Entries shown >>
|---|
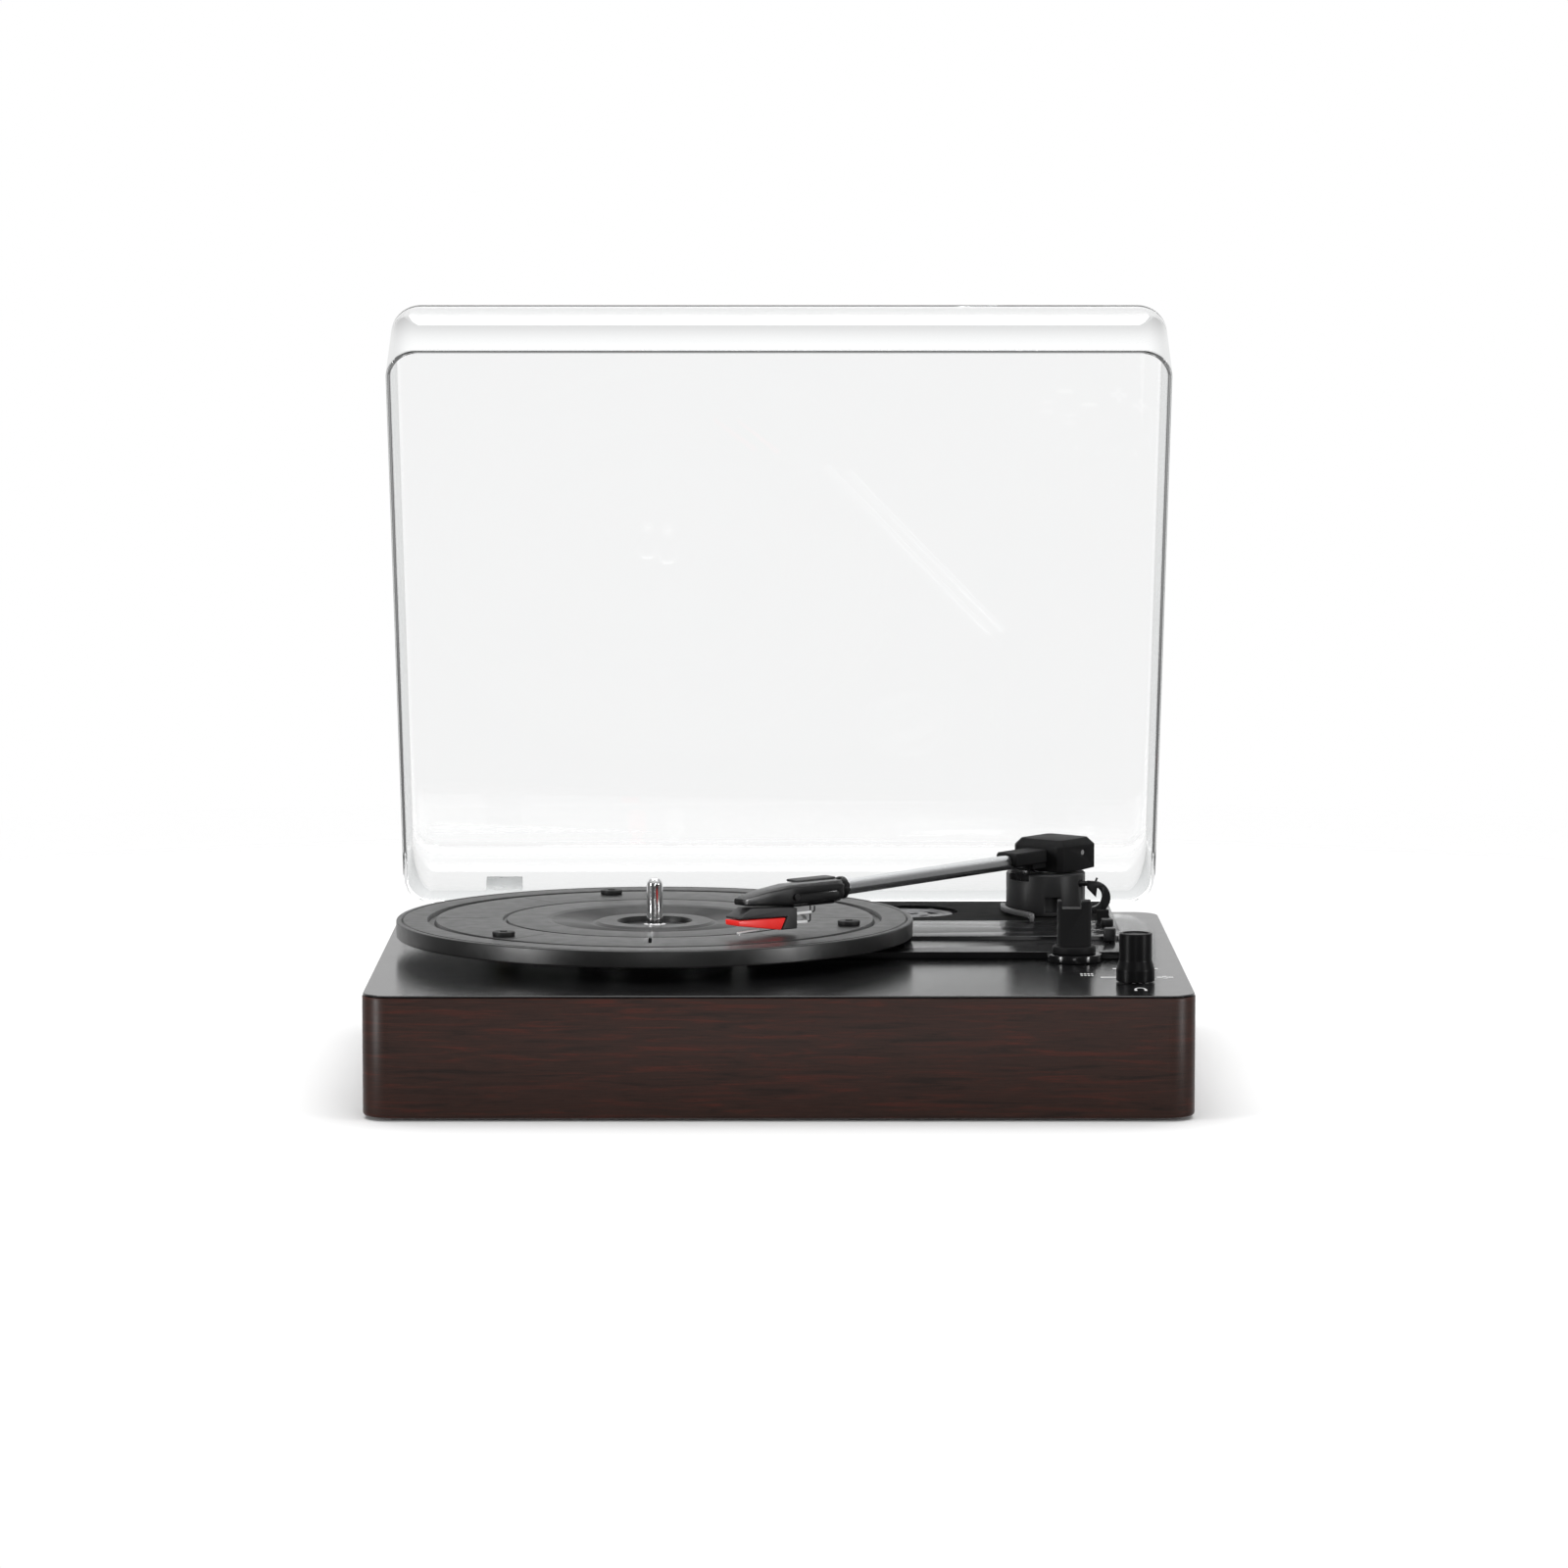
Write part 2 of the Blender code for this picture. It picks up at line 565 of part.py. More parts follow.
|---|
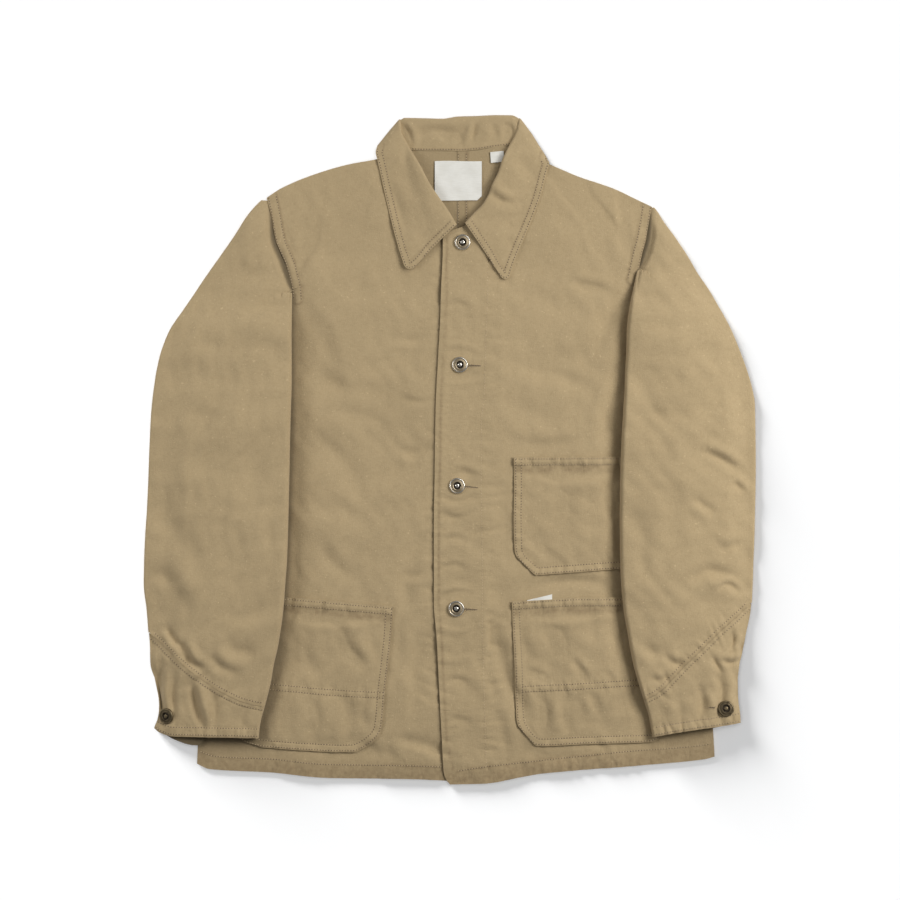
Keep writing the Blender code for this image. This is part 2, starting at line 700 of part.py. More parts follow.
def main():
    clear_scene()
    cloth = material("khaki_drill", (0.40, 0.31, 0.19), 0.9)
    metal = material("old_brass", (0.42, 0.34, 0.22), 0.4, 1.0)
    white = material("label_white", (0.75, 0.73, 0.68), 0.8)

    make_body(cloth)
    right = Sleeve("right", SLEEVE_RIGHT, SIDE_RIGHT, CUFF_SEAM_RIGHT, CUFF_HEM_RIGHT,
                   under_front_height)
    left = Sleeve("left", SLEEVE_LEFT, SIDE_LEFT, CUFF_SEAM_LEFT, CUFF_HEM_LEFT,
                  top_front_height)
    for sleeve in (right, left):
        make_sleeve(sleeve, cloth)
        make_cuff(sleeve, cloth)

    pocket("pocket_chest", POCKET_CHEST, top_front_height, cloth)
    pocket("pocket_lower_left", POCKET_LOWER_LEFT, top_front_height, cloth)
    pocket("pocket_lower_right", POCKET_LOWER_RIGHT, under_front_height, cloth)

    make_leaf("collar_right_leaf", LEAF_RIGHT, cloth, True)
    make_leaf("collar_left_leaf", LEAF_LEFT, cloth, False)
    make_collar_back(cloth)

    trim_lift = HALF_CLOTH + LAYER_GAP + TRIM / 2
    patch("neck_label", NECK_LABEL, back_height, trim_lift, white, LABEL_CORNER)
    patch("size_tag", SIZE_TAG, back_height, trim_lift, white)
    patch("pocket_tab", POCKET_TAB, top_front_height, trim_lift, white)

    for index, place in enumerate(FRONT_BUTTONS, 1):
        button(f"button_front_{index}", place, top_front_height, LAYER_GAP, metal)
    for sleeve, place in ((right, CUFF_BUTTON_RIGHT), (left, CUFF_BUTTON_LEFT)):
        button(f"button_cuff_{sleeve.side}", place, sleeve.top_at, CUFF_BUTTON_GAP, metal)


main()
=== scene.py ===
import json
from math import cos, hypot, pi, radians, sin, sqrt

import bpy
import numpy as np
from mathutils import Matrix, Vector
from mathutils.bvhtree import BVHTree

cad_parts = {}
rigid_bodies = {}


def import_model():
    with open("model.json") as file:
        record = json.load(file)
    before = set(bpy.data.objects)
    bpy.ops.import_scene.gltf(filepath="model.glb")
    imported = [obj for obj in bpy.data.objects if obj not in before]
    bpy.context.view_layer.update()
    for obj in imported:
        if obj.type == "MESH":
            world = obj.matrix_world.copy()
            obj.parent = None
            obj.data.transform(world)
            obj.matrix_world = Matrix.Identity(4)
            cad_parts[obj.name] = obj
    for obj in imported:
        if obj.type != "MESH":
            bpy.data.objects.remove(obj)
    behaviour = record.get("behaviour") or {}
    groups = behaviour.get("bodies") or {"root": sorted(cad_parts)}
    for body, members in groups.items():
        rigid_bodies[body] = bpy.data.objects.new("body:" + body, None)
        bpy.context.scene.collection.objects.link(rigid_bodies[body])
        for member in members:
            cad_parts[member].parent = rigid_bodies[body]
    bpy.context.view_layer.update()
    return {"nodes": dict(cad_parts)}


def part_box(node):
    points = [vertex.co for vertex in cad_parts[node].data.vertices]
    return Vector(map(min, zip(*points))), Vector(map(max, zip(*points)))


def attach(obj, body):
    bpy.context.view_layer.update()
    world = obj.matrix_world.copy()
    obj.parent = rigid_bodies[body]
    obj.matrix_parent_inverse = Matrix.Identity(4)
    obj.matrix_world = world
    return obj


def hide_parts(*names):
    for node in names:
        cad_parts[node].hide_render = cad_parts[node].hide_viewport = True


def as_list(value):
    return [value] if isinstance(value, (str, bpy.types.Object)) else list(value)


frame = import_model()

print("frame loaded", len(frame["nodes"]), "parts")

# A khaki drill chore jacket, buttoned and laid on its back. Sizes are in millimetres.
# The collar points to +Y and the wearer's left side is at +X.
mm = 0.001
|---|
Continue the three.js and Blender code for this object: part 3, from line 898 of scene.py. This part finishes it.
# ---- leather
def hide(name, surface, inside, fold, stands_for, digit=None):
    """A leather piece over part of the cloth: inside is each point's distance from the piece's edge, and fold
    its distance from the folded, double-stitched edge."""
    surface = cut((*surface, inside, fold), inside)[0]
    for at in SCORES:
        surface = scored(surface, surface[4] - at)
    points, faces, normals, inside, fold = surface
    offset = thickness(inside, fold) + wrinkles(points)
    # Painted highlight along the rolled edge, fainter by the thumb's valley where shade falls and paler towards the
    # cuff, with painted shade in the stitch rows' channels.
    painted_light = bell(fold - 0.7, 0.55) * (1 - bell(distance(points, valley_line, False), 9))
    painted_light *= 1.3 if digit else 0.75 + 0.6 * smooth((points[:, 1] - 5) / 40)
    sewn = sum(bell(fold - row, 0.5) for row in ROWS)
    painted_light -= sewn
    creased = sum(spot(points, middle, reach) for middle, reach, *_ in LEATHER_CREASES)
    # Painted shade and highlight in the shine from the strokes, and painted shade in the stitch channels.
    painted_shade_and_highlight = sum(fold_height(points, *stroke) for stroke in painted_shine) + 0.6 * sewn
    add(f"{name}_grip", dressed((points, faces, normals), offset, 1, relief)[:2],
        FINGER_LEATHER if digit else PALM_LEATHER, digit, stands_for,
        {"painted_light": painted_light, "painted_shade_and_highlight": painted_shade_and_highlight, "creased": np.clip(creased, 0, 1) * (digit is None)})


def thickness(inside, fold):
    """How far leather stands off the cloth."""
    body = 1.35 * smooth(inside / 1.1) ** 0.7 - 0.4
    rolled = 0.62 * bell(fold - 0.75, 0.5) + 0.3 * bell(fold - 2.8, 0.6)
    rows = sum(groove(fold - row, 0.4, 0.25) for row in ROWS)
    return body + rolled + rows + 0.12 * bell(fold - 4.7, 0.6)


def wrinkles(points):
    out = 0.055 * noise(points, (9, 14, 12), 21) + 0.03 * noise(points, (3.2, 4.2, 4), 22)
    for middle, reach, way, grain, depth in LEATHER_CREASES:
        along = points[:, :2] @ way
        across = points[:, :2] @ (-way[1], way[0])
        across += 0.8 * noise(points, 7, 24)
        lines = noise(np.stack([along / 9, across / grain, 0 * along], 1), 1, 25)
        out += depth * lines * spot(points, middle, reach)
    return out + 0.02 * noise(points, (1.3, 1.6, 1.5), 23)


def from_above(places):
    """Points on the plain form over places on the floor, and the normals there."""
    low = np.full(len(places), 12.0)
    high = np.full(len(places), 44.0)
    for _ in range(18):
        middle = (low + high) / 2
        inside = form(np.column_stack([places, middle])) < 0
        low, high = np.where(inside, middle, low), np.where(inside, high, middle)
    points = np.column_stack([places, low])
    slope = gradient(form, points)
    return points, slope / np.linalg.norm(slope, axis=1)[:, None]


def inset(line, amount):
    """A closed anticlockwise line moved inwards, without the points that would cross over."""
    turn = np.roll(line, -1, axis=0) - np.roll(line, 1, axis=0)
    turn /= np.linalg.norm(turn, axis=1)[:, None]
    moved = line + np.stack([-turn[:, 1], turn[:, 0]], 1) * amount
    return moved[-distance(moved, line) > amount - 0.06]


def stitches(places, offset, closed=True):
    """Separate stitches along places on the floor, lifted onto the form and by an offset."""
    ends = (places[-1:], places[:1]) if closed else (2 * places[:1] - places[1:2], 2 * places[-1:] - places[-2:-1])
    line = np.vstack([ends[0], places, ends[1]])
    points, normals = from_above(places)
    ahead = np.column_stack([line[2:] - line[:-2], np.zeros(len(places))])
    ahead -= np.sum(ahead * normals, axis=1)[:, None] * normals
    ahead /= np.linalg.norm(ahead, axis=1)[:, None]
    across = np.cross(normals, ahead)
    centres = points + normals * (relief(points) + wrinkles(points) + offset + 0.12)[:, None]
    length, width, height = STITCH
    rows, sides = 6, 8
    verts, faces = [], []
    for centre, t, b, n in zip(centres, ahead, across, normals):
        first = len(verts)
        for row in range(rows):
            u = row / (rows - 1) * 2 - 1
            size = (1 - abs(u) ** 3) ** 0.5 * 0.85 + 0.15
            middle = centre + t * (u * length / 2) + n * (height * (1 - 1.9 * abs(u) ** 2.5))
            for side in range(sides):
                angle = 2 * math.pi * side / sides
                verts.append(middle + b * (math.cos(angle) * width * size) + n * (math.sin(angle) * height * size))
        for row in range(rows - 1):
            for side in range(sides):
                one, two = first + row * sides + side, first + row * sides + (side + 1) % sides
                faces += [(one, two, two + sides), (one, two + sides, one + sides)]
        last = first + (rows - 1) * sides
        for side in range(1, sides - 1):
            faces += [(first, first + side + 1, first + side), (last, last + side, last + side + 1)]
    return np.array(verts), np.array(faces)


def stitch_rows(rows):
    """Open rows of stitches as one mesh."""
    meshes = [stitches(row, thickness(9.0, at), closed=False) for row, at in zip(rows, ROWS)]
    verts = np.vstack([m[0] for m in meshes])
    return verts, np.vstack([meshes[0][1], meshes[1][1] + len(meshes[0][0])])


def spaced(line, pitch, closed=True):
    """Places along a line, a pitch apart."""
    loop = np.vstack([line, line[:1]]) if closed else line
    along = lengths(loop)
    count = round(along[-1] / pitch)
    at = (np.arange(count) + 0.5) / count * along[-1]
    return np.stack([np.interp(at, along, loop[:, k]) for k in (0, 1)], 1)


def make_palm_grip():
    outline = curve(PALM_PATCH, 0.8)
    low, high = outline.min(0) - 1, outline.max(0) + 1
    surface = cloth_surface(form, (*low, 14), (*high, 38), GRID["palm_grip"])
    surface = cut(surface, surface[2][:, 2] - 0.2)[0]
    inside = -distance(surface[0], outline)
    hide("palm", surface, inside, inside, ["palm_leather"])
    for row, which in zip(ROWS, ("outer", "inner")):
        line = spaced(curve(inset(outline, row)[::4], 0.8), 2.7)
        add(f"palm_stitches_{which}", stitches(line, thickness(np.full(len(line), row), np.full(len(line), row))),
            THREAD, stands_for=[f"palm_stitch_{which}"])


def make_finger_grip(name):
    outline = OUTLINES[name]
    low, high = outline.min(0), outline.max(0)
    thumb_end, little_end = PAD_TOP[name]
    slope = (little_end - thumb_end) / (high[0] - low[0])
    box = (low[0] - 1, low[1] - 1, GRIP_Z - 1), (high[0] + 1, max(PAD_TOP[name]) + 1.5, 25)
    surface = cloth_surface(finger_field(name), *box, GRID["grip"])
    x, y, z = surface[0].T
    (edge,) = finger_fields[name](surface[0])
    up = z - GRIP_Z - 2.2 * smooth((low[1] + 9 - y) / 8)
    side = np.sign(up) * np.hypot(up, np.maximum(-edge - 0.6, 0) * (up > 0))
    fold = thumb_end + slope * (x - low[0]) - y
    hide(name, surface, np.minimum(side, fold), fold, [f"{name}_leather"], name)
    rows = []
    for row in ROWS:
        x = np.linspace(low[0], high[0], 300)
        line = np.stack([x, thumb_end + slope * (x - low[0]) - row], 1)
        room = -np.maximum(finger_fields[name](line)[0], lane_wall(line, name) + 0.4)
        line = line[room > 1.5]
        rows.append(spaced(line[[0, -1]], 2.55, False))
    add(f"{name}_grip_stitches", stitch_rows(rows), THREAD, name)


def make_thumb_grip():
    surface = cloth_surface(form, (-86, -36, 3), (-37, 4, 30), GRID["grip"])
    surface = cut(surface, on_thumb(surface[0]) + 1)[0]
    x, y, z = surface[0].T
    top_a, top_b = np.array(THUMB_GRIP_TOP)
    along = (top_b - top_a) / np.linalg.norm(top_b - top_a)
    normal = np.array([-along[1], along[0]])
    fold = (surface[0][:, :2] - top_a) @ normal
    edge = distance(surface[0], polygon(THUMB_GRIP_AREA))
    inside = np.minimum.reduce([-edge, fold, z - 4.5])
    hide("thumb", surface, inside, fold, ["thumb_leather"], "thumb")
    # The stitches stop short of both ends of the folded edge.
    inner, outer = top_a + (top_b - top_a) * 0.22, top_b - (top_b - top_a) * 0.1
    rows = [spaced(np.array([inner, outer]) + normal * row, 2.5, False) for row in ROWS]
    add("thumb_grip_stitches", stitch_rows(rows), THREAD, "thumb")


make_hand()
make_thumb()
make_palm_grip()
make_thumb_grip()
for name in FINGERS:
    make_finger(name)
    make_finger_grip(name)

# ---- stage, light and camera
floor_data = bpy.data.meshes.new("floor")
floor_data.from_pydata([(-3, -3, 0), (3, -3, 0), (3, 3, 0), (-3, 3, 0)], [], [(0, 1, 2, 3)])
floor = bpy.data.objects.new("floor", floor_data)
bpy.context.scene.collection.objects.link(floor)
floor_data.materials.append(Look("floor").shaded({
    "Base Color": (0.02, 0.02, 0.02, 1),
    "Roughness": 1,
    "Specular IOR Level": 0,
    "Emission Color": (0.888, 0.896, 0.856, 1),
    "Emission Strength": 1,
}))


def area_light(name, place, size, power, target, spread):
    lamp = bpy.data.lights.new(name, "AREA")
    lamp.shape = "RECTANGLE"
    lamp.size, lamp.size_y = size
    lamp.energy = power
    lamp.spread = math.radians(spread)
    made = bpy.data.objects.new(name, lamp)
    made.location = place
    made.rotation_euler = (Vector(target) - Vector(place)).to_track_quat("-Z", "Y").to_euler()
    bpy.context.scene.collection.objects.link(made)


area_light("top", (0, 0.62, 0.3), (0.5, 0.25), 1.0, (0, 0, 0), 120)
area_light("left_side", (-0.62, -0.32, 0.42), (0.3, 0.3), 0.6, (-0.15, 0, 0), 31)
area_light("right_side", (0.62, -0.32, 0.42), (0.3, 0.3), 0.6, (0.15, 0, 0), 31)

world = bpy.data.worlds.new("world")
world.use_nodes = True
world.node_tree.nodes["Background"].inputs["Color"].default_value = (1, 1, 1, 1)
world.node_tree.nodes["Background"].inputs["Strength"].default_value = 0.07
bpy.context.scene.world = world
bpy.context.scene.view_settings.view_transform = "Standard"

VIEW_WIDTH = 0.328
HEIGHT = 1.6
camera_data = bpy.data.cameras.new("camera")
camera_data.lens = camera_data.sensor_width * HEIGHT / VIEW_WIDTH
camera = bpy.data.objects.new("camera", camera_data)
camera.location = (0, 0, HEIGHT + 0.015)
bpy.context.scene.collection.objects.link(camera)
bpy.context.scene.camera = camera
|---|
Problem description >>
Print exactly the lines above from the one with "for index, place" to the one with "imported = [obj", including both.

Exercise solution >>
    for index, place in enumerate(FRONT_BUTTONS, 1):
        button(f"button_front_{index}", place, top_front_height, LAYER_GAP, metal)
    for sleeve, place in ((right, CUFF_BUTTON_RIGHT), (left, CUFF_BUTTON_LEFT)):
        button(f"button_cuff_{sleeve.side}", place, sleeve.top_at, CUFF_BUTTON_GAP, metal)


main()
=== scene.py ===
import json
from math import cos, hypot, pi, radians, sin, sqrt

import bpy
import numpy as np
from mathutils import Matrix, Vector
from mathutils.bvhtree import BVHTree

cad_parts = {}
rigid_bodies = {}


def import_model():
    with open("model.json") as file:
        record = json.load(file)
    before = set(bpy.data.objects)
    bpy.ops.import_scene.gltf(filepath="model.glb")
    imported = [obj for obj in bpy.data.objects if obj not in before]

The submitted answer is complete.